The problem is this: Too much ease in how we live is actually bad for us. Take our bodies. Our bodies, in a sense, are relics of the past; during the times, long gone, when fat, sugar and salt were in short supply, they were conditioned to associate those ingredients with pleasure-inducing hormones such as serotonin. Those were the epochs—over 90 percent of human history—when our hunter-gatherer ancestors roamed the Earth, eating mostly plants, fish, and lean game; imagine how they would have salivated when confronted with a TV ad for Big Macs! Now that we can eat as much as we want of these ingredients by driving to the nearest MacDonald's or Burger King, we are plagued by epidemics of obesity, high blood pressure, and diabetes. These ills are directly associated with salt, fat, and sugar—not to mention with driving everywhere, as opposed to walking.

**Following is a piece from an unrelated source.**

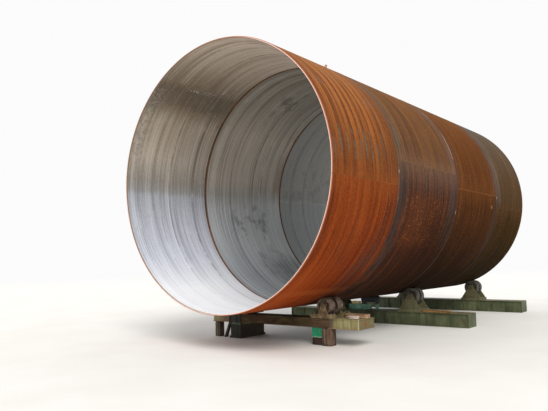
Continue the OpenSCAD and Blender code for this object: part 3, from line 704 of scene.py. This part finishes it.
def roll_paint(name, seed, warm=0.0):
    """Olive green turning roll, with a dusty top, brown patches and faint runs; warm is how brown it is."""
    paint = Paint(name, seed)
    tone = paint.blend((paint.runs(12, 1.2, 6.0), 0.45), (paint.cloud(1.8, detail=5.0, shift=15.0), 0.55))
    paint.colour = paint.ramp(tone, 1, (0.36, 56, 62, 42), (0.50, 78, 84, 58), (0.62, 98, 104, 74))
    paint.cover((118, 104, 76), warm)
    paint.cover((136, 116, 80), 0.65, paint.step(paint.facing()[2], 0.5, 0.9),
                paint.step(paint.cloud(5.0, 5.0), 0.36, 0.60))
    paint.patches((84, 60, 40), 0.7, 7.0, 0.58, 0.68, 7.0, shift=5.0)
    return finish_steel(paint)


def drive_paint():
    """Teal gear housing, a yellowish guard and a grey motor, all of them dusty."""
    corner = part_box("mid_drive")[0]
    bed_top, guard_end = 0.14, 0.34
    paint = Paint("drive_paint", 12.0, (108, 150, 128))
    paint.patches((140, 178, 152), 1.0, 9.0, 0.4, 0.62)
    above = paint.step(paint.minus(paint.z, corner.z), bed_top + 0.001, bed_top + 0.004)
    guard = paint.step(paint.minus(paint.x, corner.x), guard_end + 0.01, guard_end)
    paint.cover((236, 208, 150), 1.0, above, guard)
    paint.cover((70, 74, 74), 1.0, above, paint.less(guard, 1.0))
    add_rust(paint, -0.02)
    return finish_steel(paint)


def add_object(name, data):
    made = bpy.data.objects.new(name, data)
    bpy.context.scene.collection.objects.link(made)
    return made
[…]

By the same token, we default to the ease position in much of the rest of our lives. Instead of taking the time to sit down and talk with a friend, how much easier to exchange a text message. Instead of curling up somewhere quiet and taking a few hours to read a book, with all the subtle involvements of our memory and imagination that implies, how much easier to click on the latest Youtube video, or stream an action movie that requires zero involvement of imagination on our part. (Full disclosure: as a writer of books I am prejudiced in favor of reading.) The advent of increasingly immersive virtual reality serials, in which we will be comprehensively soaked in the exciting and adventurous lives of action heroes and romantic leads, implies a future where getting off the Barcalounger to chase down our own, real-life adventures, of whatever nature, becomes increasingly tiresome.

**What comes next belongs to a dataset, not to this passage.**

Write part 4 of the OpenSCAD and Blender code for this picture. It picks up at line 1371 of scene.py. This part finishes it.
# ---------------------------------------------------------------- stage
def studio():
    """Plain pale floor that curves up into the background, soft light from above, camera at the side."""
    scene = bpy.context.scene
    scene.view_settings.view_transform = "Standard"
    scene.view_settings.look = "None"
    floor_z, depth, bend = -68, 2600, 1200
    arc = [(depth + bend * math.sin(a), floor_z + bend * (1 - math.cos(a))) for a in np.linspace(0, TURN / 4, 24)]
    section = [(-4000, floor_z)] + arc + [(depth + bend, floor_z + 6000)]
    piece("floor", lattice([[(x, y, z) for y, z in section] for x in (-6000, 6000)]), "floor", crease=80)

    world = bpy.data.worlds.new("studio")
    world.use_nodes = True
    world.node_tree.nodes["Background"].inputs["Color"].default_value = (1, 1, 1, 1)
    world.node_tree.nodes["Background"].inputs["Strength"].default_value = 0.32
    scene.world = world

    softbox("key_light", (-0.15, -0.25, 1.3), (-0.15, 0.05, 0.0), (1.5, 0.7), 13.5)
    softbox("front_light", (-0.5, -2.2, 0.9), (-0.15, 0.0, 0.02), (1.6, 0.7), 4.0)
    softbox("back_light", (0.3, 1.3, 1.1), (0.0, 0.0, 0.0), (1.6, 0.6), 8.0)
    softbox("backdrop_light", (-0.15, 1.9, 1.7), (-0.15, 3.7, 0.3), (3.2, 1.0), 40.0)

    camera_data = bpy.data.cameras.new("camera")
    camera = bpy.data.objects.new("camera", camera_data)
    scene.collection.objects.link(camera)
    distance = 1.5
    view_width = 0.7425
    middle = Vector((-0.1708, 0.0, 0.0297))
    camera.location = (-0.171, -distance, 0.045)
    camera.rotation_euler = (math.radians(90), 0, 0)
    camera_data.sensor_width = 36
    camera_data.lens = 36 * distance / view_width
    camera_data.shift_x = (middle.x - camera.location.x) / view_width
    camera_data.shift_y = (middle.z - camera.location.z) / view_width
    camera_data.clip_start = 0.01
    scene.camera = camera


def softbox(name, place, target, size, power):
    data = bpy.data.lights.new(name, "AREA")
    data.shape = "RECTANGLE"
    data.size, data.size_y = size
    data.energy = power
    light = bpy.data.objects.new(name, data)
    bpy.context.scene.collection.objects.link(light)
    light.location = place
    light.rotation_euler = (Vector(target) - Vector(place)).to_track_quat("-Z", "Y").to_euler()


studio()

But, apart from the physical downside, does any of this really sadden us? No science exists to prove that the rise of the ease culture, and the couch potato, has led to a corresponding decrease in personal happiness or fulfillment. However, the circumstantial evidence to that effect is strong. The opioid epidemic Austin Eubanks is fighting is certainly one symptom of societal unhappiness.

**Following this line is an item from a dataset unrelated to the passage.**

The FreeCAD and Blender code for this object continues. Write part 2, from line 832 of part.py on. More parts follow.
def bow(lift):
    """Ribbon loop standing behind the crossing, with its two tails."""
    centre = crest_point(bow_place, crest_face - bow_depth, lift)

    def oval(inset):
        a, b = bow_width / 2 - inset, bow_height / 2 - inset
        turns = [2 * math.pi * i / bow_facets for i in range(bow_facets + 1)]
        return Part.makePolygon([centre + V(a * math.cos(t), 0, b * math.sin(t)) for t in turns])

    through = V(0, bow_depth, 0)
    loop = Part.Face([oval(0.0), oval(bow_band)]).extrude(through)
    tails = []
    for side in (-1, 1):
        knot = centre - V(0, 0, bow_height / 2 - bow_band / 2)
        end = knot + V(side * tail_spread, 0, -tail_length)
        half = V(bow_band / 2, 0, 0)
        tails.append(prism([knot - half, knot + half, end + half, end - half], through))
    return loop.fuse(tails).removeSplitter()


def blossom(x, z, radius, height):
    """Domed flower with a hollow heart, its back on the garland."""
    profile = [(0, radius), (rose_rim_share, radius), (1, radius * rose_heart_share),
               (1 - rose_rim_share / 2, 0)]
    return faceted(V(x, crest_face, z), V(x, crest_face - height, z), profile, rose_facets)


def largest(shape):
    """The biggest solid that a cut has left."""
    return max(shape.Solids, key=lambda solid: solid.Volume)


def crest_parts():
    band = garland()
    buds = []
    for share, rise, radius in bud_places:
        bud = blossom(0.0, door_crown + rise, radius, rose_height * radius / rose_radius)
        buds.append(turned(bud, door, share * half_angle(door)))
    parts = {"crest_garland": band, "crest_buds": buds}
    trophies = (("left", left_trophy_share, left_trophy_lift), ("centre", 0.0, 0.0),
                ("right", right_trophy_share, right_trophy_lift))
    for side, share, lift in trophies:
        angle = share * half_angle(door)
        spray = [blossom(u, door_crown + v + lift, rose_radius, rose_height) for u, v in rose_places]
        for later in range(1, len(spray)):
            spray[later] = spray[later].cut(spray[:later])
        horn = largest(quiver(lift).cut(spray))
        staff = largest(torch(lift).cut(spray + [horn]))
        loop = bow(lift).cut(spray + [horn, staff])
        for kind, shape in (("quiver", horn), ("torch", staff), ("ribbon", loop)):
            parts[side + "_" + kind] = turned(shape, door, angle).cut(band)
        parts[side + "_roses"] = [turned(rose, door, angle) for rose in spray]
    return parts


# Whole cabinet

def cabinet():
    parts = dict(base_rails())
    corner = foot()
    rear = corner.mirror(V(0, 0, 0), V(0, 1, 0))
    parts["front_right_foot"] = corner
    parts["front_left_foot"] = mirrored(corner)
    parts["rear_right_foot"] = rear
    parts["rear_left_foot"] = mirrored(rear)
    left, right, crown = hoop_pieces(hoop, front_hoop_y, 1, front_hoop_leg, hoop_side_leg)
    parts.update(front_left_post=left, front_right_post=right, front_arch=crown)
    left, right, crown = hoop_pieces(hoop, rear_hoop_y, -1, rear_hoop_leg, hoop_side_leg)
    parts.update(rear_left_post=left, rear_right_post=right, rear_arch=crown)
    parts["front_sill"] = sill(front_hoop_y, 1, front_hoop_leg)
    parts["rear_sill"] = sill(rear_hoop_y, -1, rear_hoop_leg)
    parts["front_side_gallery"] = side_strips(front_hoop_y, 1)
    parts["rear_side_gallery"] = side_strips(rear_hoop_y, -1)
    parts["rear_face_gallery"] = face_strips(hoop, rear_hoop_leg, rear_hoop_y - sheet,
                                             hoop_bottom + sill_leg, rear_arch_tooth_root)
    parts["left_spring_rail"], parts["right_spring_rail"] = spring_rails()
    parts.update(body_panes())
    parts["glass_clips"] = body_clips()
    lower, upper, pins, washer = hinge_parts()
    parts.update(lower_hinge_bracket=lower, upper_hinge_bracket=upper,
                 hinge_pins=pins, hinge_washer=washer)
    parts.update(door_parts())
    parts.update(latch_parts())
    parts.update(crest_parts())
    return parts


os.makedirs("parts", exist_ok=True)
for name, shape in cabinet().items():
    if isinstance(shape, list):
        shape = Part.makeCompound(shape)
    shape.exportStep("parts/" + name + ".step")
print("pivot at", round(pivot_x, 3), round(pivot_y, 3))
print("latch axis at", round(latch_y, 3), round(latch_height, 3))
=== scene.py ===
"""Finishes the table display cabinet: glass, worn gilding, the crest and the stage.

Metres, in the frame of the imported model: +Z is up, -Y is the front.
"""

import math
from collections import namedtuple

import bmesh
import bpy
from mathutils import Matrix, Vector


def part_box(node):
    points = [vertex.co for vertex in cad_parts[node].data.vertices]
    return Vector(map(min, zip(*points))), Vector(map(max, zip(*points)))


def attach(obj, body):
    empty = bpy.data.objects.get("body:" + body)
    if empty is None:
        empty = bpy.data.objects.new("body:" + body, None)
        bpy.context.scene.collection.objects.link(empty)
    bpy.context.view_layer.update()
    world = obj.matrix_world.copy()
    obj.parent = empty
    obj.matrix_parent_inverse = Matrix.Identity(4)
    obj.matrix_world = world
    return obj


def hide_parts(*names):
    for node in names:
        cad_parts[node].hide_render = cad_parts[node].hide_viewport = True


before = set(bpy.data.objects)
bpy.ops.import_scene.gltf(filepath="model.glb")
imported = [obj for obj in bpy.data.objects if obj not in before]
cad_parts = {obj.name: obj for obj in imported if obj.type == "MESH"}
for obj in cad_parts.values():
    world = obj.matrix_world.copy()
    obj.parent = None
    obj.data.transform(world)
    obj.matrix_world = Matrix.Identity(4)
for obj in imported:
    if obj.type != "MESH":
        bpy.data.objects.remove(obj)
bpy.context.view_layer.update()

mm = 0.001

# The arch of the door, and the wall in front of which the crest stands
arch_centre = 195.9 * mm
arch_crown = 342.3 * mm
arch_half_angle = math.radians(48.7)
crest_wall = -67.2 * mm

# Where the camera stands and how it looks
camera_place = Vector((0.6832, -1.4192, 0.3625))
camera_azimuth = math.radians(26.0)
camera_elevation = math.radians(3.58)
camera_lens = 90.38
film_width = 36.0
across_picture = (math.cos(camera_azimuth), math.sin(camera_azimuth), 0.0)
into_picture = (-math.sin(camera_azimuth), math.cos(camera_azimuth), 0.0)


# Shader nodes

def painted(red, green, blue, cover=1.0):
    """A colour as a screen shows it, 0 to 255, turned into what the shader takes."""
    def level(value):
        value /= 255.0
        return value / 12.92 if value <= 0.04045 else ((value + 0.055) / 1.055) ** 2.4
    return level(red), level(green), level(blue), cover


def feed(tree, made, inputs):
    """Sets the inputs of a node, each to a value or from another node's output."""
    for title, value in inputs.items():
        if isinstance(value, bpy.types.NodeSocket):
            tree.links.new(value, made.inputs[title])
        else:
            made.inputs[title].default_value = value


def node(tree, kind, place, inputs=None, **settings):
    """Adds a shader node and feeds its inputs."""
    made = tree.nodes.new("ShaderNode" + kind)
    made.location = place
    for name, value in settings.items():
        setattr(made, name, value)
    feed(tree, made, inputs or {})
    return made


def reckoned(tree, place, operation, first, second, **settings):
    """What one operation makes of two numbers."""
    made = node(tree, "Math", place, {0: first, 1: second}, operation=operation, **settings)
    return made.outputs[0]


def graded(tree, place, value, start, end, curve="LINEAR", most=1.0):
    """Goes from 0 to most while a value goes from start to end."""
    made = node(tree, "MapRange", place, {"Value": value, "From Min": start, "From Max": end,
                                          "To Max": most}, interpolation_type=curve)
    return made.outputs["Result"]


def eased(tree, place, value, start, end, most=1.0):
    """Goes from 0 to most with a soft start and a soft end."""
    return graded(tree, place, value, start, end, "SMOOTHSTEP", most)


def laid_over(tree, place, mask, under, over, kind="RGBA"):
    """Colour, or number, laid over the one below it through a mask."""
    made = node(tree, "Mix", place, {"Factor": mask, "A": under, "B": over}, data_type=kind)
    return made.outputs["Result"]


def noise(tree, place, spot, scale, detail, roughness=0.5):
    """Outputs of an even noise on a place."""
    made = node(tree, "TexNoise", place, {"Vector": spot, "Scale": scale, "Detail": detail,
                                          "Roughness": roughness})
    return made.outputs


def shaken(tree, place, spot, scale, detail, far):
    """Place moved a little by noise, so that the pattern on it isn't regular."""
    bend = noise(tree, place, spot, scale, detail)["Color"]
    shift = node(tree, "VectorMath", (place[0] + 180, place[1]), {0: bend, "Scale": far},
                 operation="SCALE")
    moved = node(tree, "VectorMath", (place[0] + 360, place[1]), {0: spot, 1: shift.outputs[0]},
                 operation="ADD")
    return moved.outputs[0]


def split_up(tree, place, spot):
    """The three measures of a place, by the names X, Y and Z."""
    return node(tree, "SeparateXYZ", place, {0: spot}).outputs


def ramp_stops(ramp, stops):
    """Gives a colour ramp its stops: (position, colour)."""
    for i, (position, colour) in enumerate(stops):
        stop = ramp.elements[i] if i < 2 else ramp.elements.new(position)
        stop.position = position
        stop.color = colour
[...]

The World Happiness Report, generated by a United Nations body, ranks the US as 18th in the general happiness stakes; not a bad showing, perhaps, except that much of survey is weighted toward material factors such as GDP and life expectancy, areas where the US is strong, but which are only indirectly linked to happiness.

The satisfaction that artists (of whatever stripe) experience by working exacting hours, often in rough conditions, while making something beautiful is part of our cultural lore; but anyone who has busted his/her/z's butt at a worthwhile task intuitively understands the connection between the rigors of hard work at a meaningful job and the pleasure to be found in surmounting those rigors. Is it possible that the increasingly insecure, hyper-specialized, often temporary jobs available in the modern "gig economy" simply don't offer the opportunity of finding pleasure in hard work that is complete and fully owned?

A possible indication of what is lacking in our lives is that the top three spots in the world happiness survey are taken by small Scandinavian countries where, according to Time magazine, people are used to a high degree of personal social involvement--in other words, making an effort to interact directly with other humans, as opposed to sitting on the couch exchanging texts and watching "Game of Thrones."

Finally, one thing is certain: to tackle over-population, climate change, and attendant disruption is going to require very hard work and a downturn in living standards, and a reduction in the overall ease-lifestyle of affluent Westerners. The good news, therefore, is this; if and when we really roll up our sleeves and get down to saving the planet, we may well find ourselves the happier for it.